Shoe Buying Tips for Seniors

Walking is one of the most beneficial exercises that you can do as a senior. Not only is it easy on the joints, but it’s an excellent way to relieve stress, build muscle, and keep unwanted pounds at bay. It’s also an exercise you can do almost anywhere and any time of the year, making it a great option for older adults on a budget or who need to exercise indoors due to less than ideal weather.

While walking comes at the right price (free) it’s important to invest in a good pair of walking shoes to ensure your joints stay healthy. In fact, a good pair of shoes can do more than optimize your health during walks. They can also help prevent falls and keep the spine healthy.

Here are shoe buying suggestions for seniors, to keep you a step ahead when it comes to your health.

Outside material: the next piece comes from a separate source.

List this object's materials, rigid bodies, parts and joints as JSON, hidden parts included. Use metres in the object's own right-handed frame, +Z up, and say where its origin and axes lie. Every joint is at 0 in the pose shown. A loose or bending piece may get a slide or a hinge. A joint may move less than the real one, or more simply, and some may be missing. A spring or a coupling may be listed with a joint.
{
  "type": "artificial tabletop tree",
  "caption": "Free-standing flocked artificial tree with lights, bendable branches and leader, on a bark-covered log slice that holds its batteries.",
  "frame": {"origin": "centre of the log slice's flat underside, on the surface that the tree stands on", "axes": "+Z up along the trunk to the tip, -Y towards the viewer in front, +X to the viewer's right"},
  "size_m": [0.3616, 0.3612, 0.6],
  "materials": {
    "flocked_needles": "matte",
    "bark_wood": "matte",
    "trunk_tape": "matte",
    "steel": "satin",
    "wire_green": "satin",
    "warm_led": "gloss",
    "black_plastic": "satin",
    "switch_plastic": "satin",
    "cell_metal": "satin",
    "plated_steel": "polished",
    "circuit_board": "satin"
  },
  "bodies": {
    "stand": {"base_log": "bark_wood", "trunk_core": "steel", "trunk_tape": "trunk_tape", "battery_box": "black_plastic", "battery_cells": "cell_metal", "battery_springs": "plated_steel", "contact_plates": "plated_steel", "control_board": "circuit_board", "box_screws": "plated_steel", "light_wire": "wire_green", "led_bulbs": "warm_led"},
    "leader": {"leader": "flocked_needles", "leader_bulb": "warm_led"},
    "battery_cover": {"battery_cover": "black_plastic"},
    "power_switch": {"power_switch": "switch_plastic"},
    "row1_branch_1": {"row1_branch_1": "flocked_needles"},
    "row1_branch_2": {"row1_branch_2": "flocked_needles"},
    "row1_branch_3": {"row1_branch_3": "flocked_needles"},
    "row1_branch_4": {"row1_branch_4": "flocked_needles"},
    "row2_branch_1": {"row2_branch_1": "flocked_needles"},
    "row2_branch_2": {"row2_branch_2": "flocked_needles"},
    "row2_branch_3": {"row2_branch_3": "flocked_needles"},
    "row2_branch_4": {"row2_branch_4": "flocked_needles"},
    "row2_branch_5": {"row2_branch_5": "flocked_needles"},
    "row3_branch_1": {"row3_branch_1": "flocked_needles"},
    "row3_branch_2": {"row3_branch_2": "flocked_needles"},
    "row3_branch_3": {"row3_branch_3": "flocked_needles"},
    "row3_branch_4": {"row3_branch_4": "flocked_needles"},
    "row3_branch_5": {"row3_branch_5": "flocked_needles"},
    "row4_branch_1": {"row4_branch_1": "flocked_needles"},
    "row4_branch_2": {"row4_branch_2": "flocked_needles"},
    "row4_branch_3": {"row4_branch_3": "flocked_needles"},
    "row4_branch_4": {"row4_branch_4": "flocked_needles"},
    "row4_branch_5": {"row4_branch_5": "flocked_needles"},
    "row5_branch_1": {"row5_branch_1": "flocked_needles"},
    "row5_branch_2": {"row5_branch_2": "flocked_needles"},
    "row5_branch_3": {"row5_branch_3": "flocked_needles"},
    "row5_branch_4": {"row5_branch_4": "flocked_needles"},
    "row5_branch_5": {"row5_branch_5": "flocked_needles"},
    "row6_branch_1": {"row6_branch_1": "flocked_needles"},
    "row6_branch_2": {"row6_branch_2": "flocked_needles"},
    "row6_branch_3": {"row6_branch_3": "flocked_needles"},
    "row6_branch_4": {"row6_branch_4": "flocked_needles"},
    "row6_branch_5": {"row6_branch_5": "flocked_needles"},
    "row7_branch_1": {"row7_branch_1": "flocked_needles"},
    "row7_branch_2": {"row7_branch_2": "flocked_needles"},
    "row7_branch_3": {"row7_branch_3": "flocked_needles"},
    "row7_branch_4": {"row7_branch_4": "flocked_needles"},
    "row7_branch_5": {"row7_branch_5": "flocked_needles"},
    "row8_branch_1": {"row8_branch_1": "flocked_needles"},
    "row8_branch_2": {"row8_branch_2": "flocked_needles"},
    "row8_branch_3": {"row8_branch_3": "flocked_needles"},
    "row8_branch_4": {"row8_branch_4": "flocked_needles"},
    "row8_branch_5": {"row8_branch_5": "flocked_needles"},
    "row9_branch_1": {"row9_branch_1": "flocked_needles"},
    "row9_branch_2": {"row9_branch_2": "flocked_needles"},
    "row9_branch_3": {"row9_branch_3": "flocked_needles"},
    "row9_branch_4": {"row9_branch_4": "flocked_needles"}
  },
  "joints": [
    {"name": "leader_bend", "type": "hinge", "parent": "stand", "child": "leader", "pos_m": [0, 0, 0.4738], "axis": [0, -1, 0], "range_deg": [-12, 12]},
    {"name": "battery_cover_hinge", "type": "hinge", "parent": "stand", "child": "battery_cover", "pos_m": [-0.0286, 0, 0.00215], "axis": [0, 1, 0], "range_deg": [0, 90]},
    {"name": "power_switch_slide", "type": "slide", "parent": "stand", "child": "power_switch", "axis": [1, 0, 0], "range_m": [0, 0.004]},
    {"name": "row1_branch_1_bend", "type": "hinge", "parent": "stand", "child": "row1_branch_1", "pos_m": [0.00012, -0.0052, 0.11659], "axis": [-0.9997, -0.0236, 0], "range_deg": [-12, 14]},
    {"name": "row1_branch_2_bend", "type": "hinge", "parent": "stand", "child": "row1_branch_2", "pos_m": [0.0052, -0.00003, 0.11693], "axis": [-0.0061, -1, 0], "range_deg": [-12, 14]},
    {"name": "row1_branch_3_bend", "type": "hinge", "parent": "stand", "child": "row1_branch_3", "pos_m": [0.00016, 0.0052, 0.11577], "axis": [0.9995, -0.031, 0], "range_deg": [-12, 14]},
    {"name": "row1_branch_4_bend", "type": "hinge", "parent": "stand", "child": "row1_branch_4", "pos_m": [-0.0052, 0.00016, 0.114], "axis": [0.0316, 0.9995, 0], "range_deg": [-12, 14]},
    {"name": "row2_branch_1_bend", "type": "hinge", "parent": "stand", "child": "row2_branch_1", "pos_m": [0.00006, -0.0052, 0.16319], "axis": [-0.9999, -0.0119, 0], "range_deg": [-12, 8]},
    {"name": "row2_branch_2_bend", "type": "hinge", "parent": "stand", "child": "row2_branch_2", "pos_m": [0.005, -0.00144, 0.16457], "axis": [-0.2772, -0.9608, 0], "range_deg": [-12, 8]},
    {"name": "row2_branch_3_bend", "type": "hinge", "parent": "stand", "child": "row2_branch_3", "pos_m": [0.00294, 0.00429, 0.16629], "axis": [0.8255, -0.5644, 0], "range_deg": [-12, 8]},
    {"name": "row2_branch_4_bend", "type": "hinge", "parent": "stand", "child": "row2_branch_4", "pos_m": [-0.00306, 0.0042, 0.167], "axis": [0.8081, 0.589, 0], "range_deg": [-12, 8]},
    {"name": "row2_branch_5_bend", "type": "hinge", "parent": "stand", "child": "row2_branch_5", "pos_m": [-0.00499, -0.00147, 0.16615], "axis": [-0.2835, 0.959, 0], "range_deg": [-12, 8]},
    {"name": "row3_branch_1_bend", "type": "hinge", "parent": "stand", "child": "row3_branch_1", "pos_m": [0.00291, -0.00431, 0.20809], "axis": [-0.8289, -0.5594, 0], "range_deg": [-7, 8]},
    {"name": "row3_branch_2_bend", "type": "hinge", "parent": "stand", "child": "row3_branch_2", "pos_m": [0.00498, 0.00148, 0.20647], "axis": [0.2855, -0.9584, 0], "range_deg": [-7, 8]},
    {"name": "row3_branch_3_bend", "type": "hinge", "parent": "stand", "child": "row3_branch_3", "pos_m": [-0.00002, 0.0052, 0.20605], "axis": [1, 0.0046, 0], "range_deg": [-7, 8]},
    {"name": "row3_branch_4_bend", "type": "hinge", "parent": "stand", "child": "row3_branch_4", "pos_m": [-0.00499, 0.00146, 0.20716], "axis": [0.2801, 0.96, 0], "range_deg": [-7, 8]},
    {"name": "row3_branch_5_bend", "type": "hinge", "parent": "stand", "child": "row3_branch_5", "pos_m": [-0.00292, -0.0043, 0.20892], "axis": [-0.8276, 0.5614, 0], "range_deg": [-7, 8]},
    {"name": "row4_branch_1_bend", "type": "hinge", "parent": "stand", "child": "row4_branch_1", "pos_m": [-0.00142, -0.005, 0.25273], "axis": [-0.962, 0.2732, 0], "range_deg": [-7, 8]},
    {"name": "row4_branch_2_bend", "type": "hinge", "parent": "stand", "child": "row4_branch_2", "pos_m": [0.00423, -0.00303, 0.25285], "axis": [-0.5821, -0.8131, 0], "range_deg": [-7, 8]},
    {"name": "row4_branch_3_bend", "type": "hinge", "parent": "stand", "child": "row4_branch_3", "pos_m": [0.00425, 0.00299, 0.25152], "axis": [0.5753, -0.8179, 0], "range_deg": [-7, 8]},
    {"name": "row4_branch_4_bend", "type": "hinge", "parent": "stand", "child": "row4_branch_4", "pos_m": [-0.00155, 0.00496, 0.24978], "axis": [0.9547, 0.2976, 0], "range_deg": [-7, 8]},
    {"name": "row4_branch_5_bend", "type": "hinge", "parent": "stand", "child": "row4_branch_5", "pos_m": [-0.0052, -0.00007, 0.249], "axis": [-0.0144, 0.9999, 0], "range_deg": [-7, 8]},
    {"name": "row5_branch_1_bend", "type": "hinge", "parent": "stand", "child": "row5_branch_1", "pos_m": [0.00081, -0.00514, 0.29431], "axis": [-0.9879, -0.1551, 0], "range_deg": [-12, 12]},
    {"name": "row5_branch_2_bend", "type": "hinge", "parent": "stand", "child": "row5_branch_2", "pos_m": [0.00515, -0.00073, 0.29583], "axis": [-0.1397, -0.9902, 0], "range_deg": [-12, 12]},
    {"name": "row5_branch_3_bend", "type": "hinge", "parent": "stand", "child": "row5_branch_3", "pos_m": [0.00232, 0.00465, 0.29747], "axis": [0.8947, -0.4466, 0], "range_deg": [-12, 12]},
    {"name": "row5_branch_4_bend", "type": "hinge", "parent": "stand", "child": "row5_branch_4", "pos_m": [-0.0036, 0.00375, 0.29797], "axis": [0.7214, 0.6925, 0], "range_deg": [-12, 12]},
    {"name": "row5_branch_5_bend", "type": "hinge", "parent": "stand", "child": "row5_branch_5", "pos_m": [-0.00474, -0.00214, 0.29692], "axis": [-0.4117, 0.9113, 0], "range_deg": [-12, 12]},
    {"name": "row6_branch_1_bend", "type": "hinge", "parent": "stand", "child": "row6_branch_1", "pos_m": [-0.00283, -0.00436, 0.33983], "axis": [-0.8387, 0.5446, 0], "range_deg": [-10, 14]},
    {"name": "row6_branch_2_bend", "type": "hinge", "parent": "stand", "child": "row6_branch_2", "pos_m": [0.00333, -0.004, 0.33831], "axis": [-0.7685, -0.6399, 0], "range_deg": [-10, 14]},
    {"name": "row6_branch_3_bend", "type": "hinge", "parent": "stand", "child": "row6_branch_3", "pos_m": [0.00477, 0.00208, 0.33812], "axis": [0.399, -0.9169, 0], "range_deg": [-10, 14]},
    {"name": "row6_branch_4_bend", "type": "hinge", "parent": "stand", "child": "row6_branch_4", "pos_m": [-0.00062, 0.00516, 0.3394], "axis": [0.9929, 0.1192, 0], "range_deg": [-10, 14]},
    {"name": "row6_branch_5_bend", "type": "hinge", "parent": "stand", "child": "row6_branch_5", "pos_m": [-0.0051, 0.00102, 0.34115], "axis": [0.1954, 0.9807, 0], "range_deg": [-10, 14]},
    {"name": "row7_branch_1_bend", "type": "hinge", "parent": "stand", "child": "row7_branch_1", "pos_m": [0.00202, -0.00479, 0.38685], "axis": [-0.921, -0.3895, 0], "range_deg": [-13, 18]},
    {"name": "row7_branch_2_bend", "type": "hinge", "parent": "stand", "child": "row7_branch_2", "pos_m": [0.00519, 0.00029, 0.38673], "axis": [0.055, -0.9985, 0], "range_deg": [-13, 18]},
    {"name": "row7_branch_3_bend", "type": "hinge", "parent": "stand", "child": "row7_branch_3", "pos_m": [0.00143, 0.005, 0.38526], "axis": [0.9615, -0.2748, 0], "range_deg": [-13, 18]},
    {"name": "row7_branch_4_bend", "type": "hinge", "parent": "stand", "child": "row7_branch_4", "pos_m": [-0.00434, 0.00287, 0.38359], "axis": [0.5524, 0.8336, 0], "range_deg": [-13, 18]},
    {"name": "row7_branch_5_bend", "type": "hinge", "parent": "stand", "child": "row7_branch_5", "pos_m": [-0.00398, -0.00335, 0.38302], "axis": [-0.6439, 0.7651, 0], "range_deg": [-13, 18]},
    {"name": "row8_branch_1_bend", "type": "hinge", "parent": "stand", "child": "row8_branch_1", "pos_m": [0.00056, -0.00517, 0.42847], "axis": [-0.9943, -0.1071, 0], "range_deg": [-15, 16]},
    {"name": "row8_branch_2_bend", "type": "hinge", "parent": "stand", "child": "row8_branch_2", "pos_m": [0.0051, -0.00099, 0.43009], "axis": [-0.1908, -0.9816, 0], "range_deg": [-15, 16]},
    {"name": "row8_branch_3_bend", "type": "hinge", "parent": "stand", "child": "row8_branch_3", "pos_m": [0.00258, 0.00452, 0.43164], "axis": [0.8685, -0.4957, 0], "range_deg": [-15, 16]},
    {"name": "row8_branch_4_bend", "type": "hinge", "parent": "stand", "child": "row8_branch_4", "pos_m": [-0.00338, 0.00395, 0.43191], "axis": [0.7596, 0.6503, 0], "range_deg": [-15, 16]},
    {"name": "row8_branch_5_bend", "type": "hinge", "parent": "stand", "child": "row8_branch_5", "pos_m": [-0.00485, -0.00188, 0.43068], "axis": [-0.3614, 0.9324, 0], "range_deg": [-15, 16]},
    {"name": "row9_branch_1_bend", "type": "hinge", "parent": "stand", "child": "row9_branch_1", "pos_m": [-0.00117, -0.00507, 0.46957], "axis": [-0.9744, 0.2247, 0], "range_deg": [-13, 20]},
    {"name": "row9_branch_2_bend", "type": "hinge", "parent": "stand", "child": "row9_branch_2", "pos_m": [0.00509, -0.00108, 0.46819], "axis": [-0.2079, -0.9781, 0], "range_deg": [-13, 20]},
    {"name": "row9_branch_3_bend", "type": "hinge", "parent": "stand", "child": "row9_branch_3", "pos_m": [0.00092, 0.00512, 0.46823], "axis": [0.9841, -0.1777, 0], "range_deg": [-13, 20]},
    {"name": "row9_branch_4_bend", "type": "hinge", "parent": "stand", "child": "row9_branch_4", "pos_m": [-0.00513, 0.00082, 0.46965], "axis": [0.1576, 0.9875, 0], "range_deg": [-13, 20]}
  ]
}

  • Invest in a Good Pair.  According Dr. Cary Zinkin, DPM, it’s best to invest in a pair of quality walking shoes rather than buying them at the bargain store. It doesn’t matter if you’re planning on walking miles in the shoes or wearing them to run errands – Dr. Zinkin says it’s essential for older adults to always wear well-made shoes from a reputable brand. Ill-fitting shoes can lead to heel pain, especially for seniors, because as we age we lose the padding in the soles of our feet.
  • Consider Running Shoes (even if you don’t run). Running shoes are designed to give the foot more all over support than most walking shoes, so they’re ideal for older adults – even if you’re not planning to run a marathon.  Running shoes are sturdy and offer cushioning that can help prevent injuries. Buy your shoes from a store that specializes in the sale of running shoes. Usually, these stores are staffed by experts who can help you chose the best shoes to fit your feet.
  • Use Inserts. Many podiatrists recommend seniors that add inserts to their shoes for motion control. This is especially important for seniors who are overweight, have high arches, or flat feet because it helps provide additional support and prevents the heel from “rolling.” Podiatrists recommend that seniors use extra soft inserts by a brand approved by the American Podiatric Medical Association (APMA).
  • Wait Until the End of the Day. Podiatrists will often tell their patients to wait until the end of the day to try on shoes – and that’s for good reason: Our feet swell during the day, so if you try on and purchase your shoes in the morning, they may run tight by the evening. Note: You still may want to leave a little room if you have bunions, toe nail pain, or arthritis.
  • Avoid Backless Shoes. Crocs may be comfortable and clogs may be in fashion, but they’re bad news for aging backs because they offer limited support. They’ll also make heel pain and issues like plantar fasciitis worse.

The first step for ensuring your health as a walker and throughout the day is to invest in the right shoes. They’ll last a long time – and they’ll help you maintain your good health longer, too. Happy walking!